The land in question is located about two miles west of the village of Loclcport and between five and six miles north-west of the city of Joliet.' It has been used as a grain and stock farm for many years, and the evidence does not show that it is adapted for any other purpose. The east 80 acres of the tract was purchased by appellee Elliott R. Giffin in January, 1909, at the price of $110 per acre, and the 160-acre tract, just north of and adjoining this 80-acre tract but not constituting a part of the farm in question, had been sold for $165 per acre less than a year before the petition was filed in this case. These were the only sales shown to have been made in that locality in recent years.

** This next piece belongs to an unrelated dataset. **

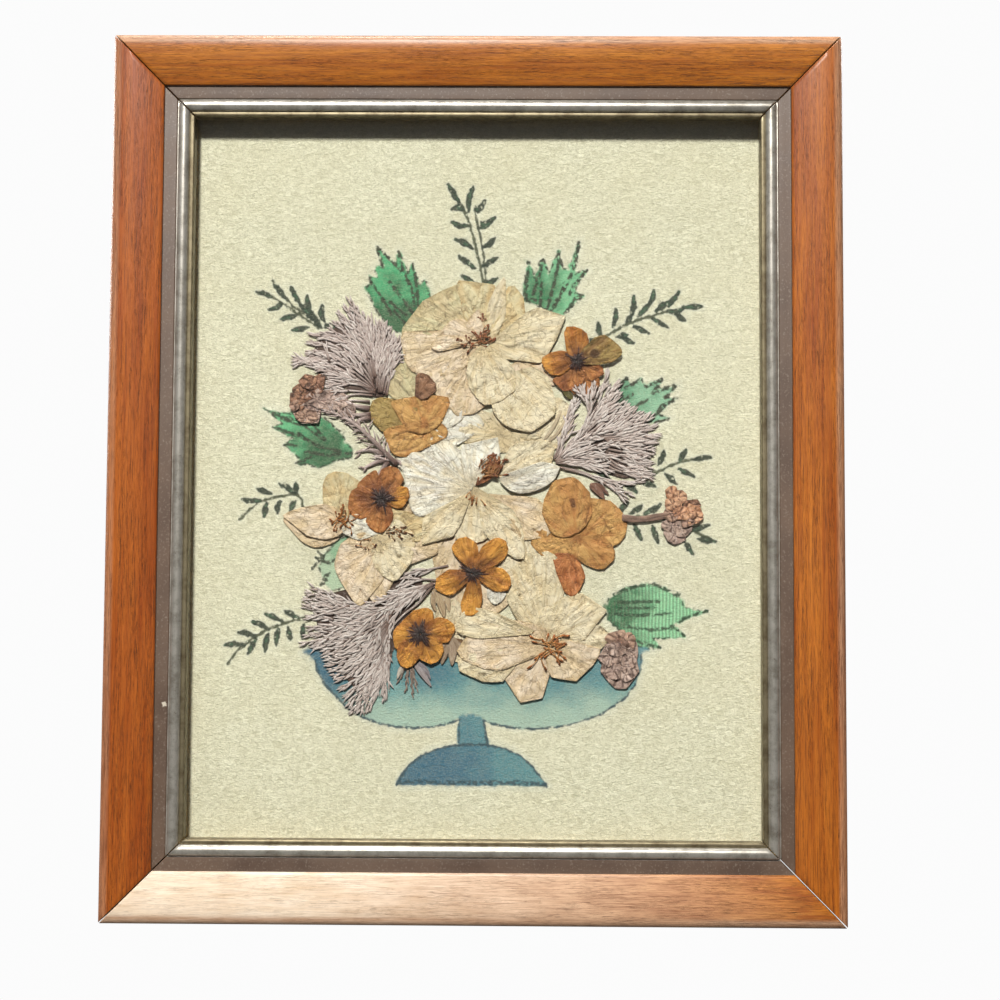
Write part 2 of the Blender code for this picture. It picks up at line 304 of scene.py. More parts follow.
def buildFibreGroup():
    # long fine streaks that follow a vector whose first part runs along the fibre, in mm
    group, given, result = newGroup(
        "longFibres", [("Vector", "Vector", None), ("Length", "Float", 30.0), ("Width", "Float", 0.5)],
        [("Streak", "Float"), ("Fine", "Float")])
    parts = addNode(group, "SeparateXYZ", {0: given.outputs["Vector"]})
    along = mathNode(group, "DIVIDE", parts.outputs[0], given.outputs["Length"])
    across = mathNode(group, "DIVIDE", parts.outputs[1], given.outputs["Width"])
    joined = addNode(group, "CombineXYZ", {0: along, 1: across, 2: parts.outputs[2]}).outputs[0]
    streak = noiseNode(group, joined, 1.0, 4.0, 0.6, 0.25)
    fine = noiseNode(group, stretched(group, joined, (3.0, 3.5, 1.0)), 1.0, 3.0, 0.65)
    group.links.new(streak, result.inputs["Streak"])
    group.links.new(fine, result.inputs["Fine"])
    return group


dustGroup = buildDustGroup()
fibreGroup = buildFibreGroup()
print("shared shader groups ready")

# The camera, the pale floor and the lamps.

view = {
    "place": (0.0119, -0.45785, 0.11705), "turn": (92.80, -0.30, 0.44), "lens": 49.0,
    "floorZ": -0.85, "wallY": 1.6, "sweep": 0.7, "side": 4.0,
    "keyPlace": (-0.22, -2.1, 1.68), "keySize": 0.34, "keyPower": 97.0,
    "fillPlace": (-0.75, -1.2, 0.62), "fillSize": 0.5, "fillPower": 0.5,
    "topPlace": (-0.15, -0.07, 1.25), "topSize": 0.3, "topPower": 12.0,
    "backPlaces": ((1.25, 1.25, 1.25), (-1.5, 0.9, 0.8)), "backSize": 0.8, "backPower": 26.0,
}


def aimed(made, place, target):
    made.location = place
    made.rotation_euler = (Vector(target) - Vector(place)).to_track_quat("-Z", "Y").to_euler()
    bpy.context.scene.collection.objects.link(made)
    return made


def makeCamera():
    lens = bpy.data.cameras.new("camera")
    lens.lens = view["lens"]
    lens.sensor_width = 36.0
    lens.clip_start = 0.01
    made = bpy.data.objects.new("camera", lens)
    made.location = view["place"]
    made.rotation_euler = [math.radians(a) for a in view["turn"]]
    bpy.context.scene.collection.objects.link(made)
    bpy.context.scene.camera = made


def makeLamp(name, place, size, power, colour):
    lamp = bpy.data.lights.new(name, "AREA")
    lamp.shape = "DISK"
    lamp.size = size
    lamp.energy = power
    lamp.color = colour
    return aimed(bpy.data.objects.new(name, lamp), place, (0.0, 0.0, middleZ))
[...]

The eighth instruction given at the request of appellees was as follows:
“The court instructs the jury that the defendant Elliott R. Giffin is entitled to the full, fair, cash market value of his property on the 30th day of August, 1911, regardless of the cause which gave them value at that time, for any use for which the property was then adapted, and if the jury believe, from the evidence, including their view of the premises, that said property, in view of its situation and surroundings, was adapted to form part of a site or location of a public institution, and you further believe, from the evidence and your view of the premises, that its adaptability as a portion of a site for a public institution did, on the 30th day of August, 1911, enter into its fair cash market value, still the said Elliott R. Giffin is entitled to said fair cash market value as of said date.”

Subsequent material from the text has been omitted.